#### [Exercise objective]
Repeat the listing below in full, exactly as it stands.

#### [Collected material]
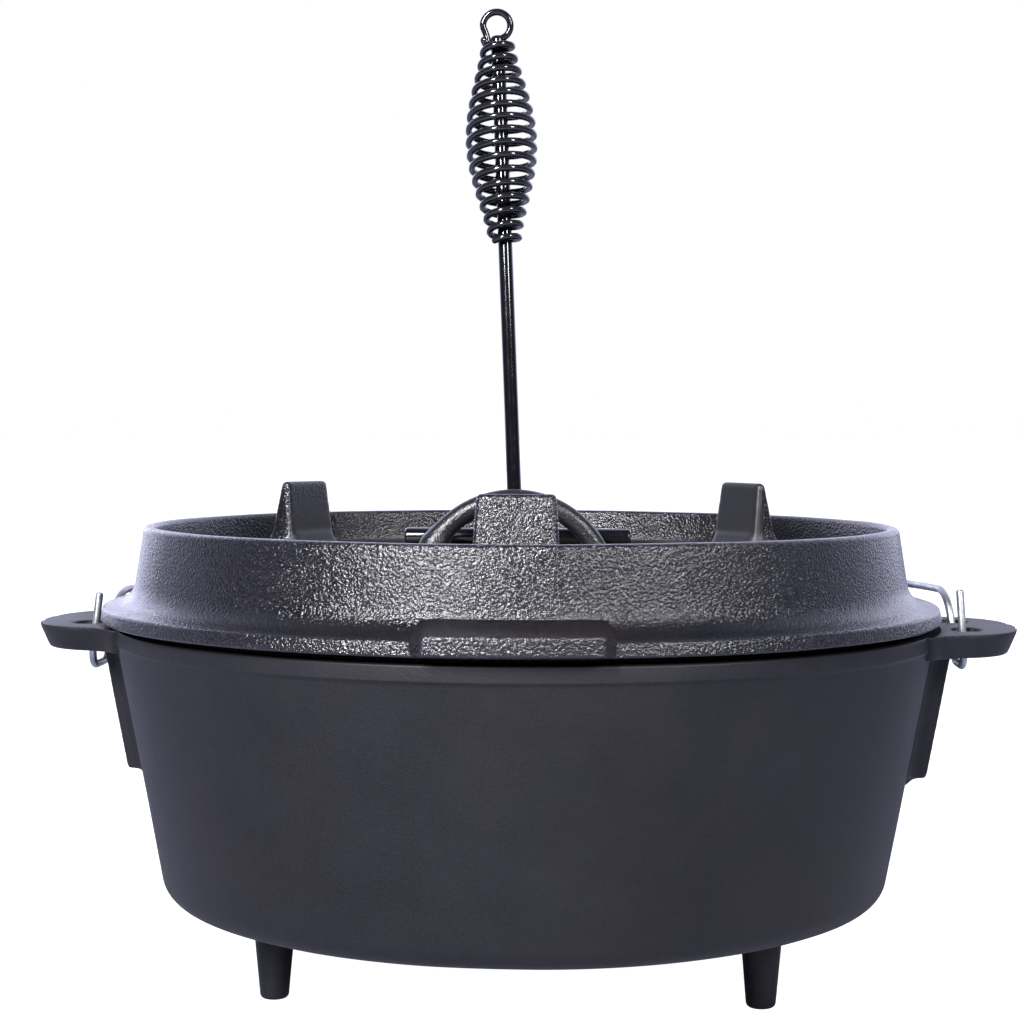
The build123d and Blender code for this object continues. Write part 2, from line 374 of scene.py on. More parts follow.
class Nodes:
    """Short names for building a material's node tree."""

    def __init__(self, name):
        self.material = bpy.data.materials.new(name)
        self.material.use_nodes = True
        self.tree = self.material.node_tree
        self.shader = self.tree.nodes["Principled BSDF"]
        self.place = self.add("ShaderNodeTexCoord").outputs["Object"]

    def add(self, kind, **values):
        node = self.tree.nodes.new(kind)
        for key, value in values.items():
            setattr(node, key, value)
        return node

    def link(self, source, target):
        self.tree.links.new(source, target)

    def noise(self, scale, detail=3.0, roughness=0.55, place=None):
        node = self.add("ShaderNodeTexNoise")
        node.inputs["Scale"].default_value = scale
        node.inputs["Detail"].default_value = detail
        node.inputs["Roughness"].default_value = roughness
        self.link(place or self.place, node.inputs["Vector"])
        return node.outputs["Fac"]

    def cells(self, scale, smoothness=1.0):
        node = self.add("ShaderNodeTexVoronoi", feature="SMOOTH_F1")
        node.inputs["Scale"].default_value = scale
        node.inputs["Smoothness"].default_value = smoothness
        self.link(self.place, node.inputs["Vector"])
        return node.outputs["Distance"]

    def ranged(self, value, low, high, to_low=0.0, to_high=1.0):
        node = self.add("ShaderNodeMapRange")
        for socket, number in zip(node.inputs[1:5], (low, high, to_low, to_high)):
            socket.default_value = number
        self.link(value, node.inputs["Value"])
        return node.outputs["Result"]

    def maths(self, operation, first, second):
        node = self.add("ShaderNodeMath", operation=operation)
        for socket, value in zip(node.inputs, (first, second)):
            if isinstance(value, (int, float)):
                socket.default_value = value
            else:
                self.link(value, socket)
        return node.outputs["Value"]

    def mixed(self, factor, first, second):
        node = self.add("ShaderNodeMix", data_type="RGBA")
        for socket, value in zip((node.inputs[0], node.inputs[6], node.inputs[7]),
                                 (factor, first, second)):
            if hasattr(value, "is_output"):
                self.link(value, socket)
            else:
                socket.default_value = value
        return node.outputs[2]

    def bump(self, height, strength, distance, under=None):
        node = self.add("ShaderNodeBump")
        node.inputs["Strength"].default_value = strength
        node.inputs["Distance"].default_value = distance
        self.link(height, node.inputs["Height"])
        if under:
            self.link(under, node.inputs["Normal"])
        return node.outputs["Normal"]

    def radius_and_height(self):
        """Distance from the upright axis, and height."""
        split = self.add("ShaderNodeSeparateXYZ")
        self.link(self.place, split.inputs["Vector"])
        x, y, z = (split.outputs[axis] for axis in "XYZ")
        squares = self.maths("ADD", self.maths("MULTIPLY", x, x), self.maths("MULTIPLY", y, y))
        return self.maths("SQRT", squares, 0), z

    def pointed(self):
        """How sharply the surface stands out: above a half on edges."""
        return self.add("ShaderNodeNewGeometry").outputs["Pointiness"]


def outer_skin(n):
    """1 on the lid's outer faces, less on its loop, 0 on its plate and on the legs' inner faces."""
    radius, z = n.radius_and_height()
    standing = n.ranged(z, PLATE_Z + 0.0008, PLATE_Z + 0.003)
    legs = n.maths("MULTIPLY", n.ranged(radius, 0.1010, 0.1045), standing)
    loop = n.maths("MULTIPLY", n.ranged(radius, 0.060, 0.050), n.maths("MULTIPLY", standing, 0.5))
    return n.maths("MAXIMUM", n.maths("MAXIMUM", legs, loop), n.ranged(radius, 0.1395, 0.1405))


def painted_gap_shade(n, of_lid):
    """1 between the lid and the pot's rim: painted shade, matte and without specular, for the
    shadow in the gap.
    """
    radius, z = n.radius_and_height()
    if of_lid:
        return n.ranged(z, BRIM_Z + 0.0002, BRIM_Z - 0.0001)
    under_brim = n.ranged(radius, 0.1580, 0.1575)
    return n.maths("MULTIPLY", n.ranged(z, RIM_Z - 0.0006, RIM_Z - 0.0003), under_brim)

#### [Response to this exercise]
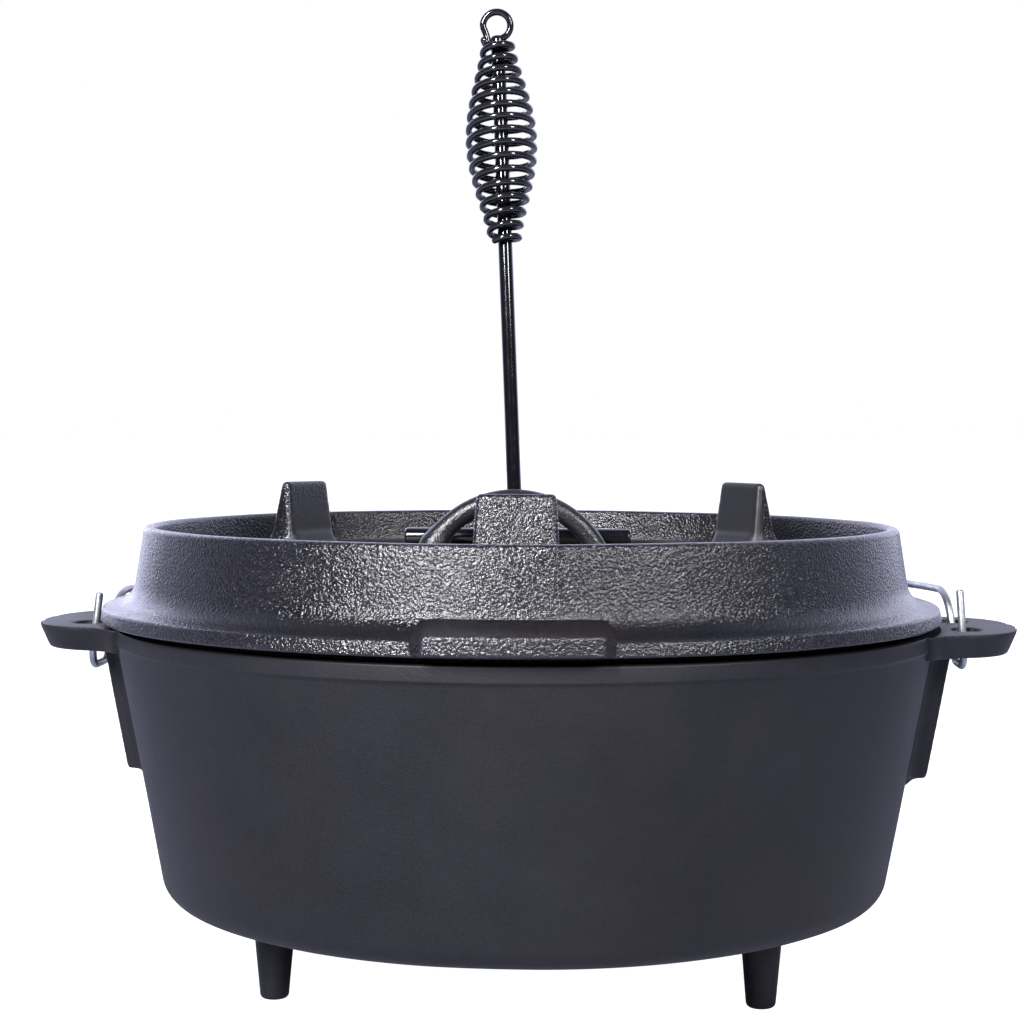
The build123d and Blender code for this object continues. Write part 2, from line 374 of scene.py on. More parts follow.
class Nodes:
    """Short names for building a material's node tree."""

    def __init__(self, name):
        self.material = bpy.data.materials.new(name)
        self.material.use_nodes = True
        self.tree = self.material.node_tree
        self.shader = self.tree.nodes["Principled BSDF"]
        self.place = self.add("ShaderNodeTexCoord").outputs["Object"]

    def add(self, kind, **values):
        node = self.tree.nodes.new(kind)
        for key, value in values.items():
            setattr(node, key, value)
        return node

    def link(self, source, target):
        self.tree.links.new(source, target)

    def noise(self, scale, detail=3.0, roughness=0.55, place=None):
        node = self.add("ShaderNodeTexNoise")
        node.inputs["Scale"].default_value = scale
        node.inputs["Detail"].default_value = detail
        node.inputs["Roughness"].default_value = roughness
        self.link(place or self.place, node.inputs["Vector"])
        return node.outputs["Fac"]

    def cells(self, scale, smoothness=1.0):
        node = self.add("ShaderNodeTexVoronoi", feature="SMOOTH_F1")
        node.inputs["Scale"].default_value = scale
        node.inputs["Smoothness"].default_value = smoothness
        self.link(self.place, node.inputs["Vector"])
        return node.outputs["Distance"]

    def ranged(self, value, low, high, to_low=0.0, to_high=1.0):
        node = self.add("ShaderNodeMapRange")
        for socket, number in zip(node.inputs[1:5], (low, high, to_low, to_high)):
            socket.default_value = number
        self.link(value, node.inputs["Value"])
        return node.outputs["Result"]

    def maths(self, operation, first, second):
        node = self.add("ShaderNodeMath", operation=operation)
        for socket, value in zip(node.inputs, (first, second)):
            if isinstance(value, (int, float)):
                socket.default_value = value
            else:
                self.link(value, socket)
        return node.outputs["Value"]

    def mixed(self, factor, first, second):
        node = self.add("ShaderNodeMix", data_type="RGBA")
        for socket, value in zip((node.inputs[0], node.inputs[6], node.inputs[7]),
                                 (factor, first, second)):
            if hasattr(value, "is_output"):
                self.link(value, socket)
            else:
                socket.default_value = value
        return node.outputs[2]

    def bump(self, height, strength, distance, under=None):
        node = self.add("ShaderNodeBump")
        node.inputs["Strength"].default_value = strength
        node.inputs["Distance"].default_value = distance
        self.link(height, node.inputs["Height"])
        if under:
            self.link(under, node.inputs["Normal"])
        return node.outputs["Normal"]

    def radius_and_height(self):
        """Distance from the upright axis, and height."""
        split = self.add("ShaderNodeSeparateXYZ")
        self.link(self.place, split.inputs["Vector"])
        x, y, z = (split.outputs[axis] for axis in "XYZ")
        squares = self.maths("ADD", self.maths("MULTIPLY", x, x), self.maths("MULTIPLY", y, y))
        return self.maths("SQRT", squares, 0), z

    def pointed(self):
        """How sharply the surface stands out: above a half on edges."""
        return self.add("ShaderNodeNewGeometry").outputs["Pointiness"]


def outer_skin(n):
    """1 on the lid's outer faces, less on its loop, 0 on its plate and on the legs' inner faces."""
    radius, z = n.radius_and_height()
    standing = n.ranged(z, PLATE_Z + 0.0008, PLATE_Z + 0.003)
    legs = n.maths("MULTIPLY", n.ranged(radius, 0.1010, 0.1045), standing)
    loop = n.maths("MULTIPLY", n.ranged(radius, 0.060, 0.050), n.maths("MULTIPLY", standing, 0.5))
    return n.maths("MAXIMUM", n.maths("MAXIMUM", legs, loop), n.ranged(radius, 0.1395, 0.1405))


def painted_gap_shade(n, of_lid):
    """1 between the lid and the pot's rim: painted shade, matte and without specular, for the
    shadow in the gap.
    """
    radius, z = n.radius_and_height()
    if of_lid:
        return n.ranged(z, BRIM_Z + 0.0002, BRIM_Z - 0.0001)
    under_brim = n.ranged(radius, 0.1580, 0.1575)
    return n.maths("MULTIPLY", n.ranged(z, RIM_Z - 0.0006, RIM_Z - 0.0003), under_brim)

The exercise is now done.